Now it has established ties with a country that still retains much bipartisan
support in America, despite Mr Netanyahu’s close embrace of Mr Trump,
positioning it well for a post-Trump era.
Ignored as
ever are the Palestinians, who say they were not informed in advance. “May you
never be sold out by your ‘friends,’” Hanan Ashrawi, a senior official, angrily
tweeted at the Emirati crown prince. Gulf rulers are unlikely to care. They
tolerate no dissent at home. Some Emiratis, particularly younger ones, harbour
no animosity towards Israel nor much sympathy for the Palestinians, an attitude
shared across the Gulf kingdoms, where many remember the Palestinian
leadership’s support for Iraq’s invasion of Kuwait in 1990.
When Egypt
made peace with Israel in 1978, it reorganised the region: the biggest military
threat to Israel had been neutralised.
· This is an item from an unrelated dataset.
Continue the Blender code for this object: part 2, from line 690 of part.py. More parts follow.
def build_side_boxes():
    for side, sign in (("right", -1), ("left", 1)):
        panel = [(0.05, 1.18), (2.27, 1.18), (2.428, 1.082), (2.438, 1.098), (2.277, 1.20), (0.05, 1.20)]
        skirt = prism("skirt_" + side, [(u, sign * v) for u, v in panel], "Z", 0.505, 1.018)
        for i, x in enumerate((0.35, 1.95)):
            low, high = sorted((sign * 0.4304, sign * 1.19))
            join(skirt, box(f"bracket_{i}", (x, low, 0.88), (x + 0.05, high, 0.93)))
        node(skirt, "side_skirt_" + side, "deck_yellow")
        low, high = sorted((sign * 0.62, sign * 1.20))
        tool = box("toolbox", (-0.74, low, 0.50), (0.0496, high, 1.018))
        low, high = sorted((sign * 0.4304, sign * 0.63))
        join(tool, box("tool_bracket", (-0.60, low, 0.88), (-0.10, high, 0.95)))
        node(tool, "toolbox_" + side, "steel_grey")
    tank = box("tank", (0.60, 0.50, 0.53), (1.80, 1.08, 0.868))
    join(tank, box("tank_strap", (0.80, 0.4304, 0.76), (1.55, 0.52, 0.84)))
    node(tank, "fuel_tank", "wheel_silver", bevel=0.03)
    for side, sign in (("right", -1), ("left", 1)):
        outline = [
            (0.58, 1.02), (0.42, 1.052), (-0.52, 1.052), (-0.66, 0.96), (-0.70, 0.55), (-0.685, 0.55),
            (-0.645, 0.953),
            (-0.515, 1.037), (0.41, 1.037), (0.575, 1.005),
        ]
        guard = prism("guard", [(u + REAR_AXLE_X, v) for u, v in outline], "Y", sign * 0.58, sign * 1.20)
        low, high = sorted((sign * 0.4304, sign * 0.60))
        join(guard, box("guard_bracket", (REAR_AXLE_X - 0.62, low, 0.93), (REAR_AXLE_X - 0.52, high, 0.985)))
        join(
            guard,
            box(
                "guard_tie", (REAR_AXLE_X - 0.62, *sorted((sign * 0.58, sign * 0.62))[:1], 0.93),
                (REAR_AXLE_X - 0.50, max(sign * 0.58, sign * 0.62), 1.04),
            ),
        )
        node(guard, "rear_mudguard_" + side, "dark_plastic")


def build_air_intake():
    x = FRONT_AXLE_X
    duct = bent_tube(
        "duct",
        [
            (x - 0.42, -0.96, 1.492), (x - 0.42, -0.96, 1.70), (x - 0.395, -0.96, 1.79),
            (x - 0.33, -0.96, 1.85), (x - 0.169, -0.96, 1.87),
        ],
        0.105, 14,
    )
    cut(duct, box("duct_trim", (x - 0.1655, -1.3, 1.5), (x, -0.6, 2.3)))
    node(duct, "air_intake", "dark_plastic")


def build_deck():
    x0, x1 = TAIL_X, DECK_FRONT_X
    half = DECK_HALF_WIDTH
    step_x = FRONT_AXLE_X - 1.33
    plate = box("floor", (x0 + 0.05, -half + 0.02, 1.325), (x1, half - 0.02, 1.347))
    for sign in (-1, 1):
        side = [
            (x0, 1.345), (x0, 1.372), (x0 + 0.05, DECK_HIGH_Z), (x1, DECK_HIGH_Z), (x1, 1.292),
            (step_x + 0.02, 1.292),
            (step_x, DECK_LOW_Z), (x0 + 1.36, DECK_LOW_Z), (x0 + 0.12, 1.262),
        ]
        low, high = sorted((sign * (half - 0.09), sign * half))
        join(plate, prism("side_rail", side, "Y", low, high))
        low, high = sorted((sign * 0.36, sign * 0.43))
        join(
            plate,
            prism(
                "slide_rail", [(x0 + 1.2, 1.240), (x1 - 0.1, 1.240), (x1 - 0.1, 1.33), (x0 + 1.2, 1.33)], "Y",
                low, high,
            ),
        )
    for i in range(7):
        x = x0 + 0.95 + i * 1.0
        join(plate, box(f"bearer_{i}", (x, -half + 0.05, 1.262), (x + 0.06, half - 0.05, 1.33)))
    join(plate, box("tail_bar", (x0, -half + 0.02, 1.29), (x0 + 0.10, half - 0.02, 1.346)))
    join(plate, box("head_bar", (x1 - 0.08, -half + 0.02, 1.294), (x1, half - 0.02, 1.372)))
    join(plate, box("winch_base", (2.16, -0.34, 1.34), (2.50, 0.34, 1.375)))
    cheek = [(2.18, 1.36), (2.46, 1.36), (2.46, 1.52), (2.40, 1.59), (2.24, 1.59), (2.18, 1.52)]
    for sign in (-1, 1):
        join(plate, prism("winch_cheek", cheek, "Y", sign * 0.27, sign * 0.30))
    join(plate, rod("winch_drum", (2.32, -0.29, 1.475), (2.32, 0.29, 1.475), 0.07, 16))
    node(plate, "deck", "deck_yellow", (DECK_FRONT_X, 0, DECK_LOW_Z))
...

Egypt, the Arab world’s political and
cultural heart, was ostracised for abruptly quitting the decades-long fight
against the “Zionist entity”. The UAE was never part of that fight. Latterly,
its ties with Israel were secret in name only. And it did not demand any real
concessions to make them official—merely that Israel not do something it may
not have done anyway. Instead of changing the region, the agreement between
Israel and the UAE simply reflects how the region has already changed.